Over the course of his career in fundraising, Hank was given almost every award available to fundraising professionals, including Outstanding Fund Raising Executive of the Year in 1985 from the National Society for Fundraising Executives. Indiana University created an award called the Henry A. Rosso Award for Lifetime Achievement in Fund Raising and then made him its first recipient. He received an Honorary Doctor of Laws degree from both Indiana University and Pacific Union College.
Hank will be best remembered by those of us in grassroots fundraising for his unending patience with the groups he taught, and for his tremendous generosity with his time. He gave hours of advice at no charge and was never irritated at having to answer the same questions over and over. When I went to work for the Coalition for the Medical Rights of Women in San Francisco in 1978 (my first fundraising job), the Coalition’s steering committee gave me a tape of a conversation they had had with Hank. They had called him and explained that they couldn’t afford to attend his Fund Raising School, but wondered if he could recommend any resources. As very little had yet been written about grassroots fundraising, Hank invited a group of them to his home and spent the evening giving them advice—in reality a short course on how to do fundraising—which they taped. That advice formed the basis of the fundraising plan the Coalition developed, and served as the foundation for our very successful fundraising efforts.
I traveled with Hank and his wife, Dottie, who was also his steadfast and tireless business associate, to more states than I can remember, as well as to Jamaica (twice) and Dominica. He absorbed information like a sponge, and rarely forgot anything. I loved working with him not only because I learned so much, but also because he and Dottie were a lot of fun. He had a tremendous sense of humor, and he was a connoisseur of food. I always knew that when I traveled with Hank I would eat well and laugh a lot.

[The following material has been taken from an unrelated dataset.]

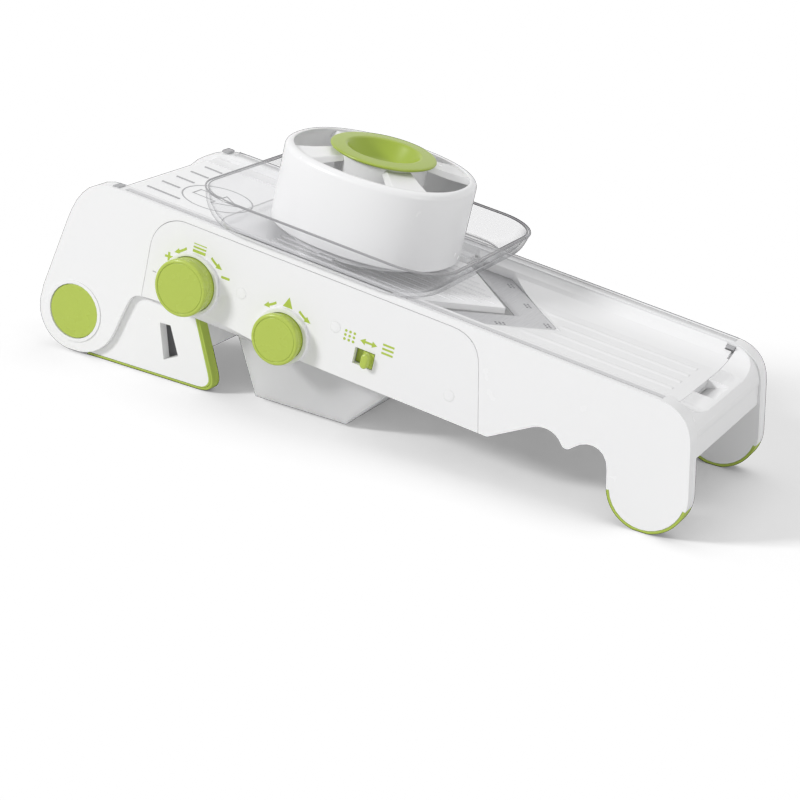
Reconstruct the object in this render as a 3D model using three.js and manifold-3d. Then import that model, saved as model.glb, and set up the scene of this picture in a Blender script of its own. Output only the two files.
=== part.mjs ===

Hank’s greatest gift was his ability to inspire in people the confidence that they could raise money, and people often remarked after his workshops that he had made the impossible possible. It is to Hank that nervous solicitors owe the reminder, “Kick yourself out of the way and let your cause do the talking.”
A few years ago Hank developed Alzheimer’s Disease, so we have been missing him for some time. His family asks that contributions be made to the Hank Rosso Memorial Fund, Indiana University Center on Philanthropy, 550 West North St, Suite 301, Indianapolis, IN 46202, or to National Alzheimer’s Research, 919 North Michigan Ave, Suite 1000, Chicago, IL 60611-1678.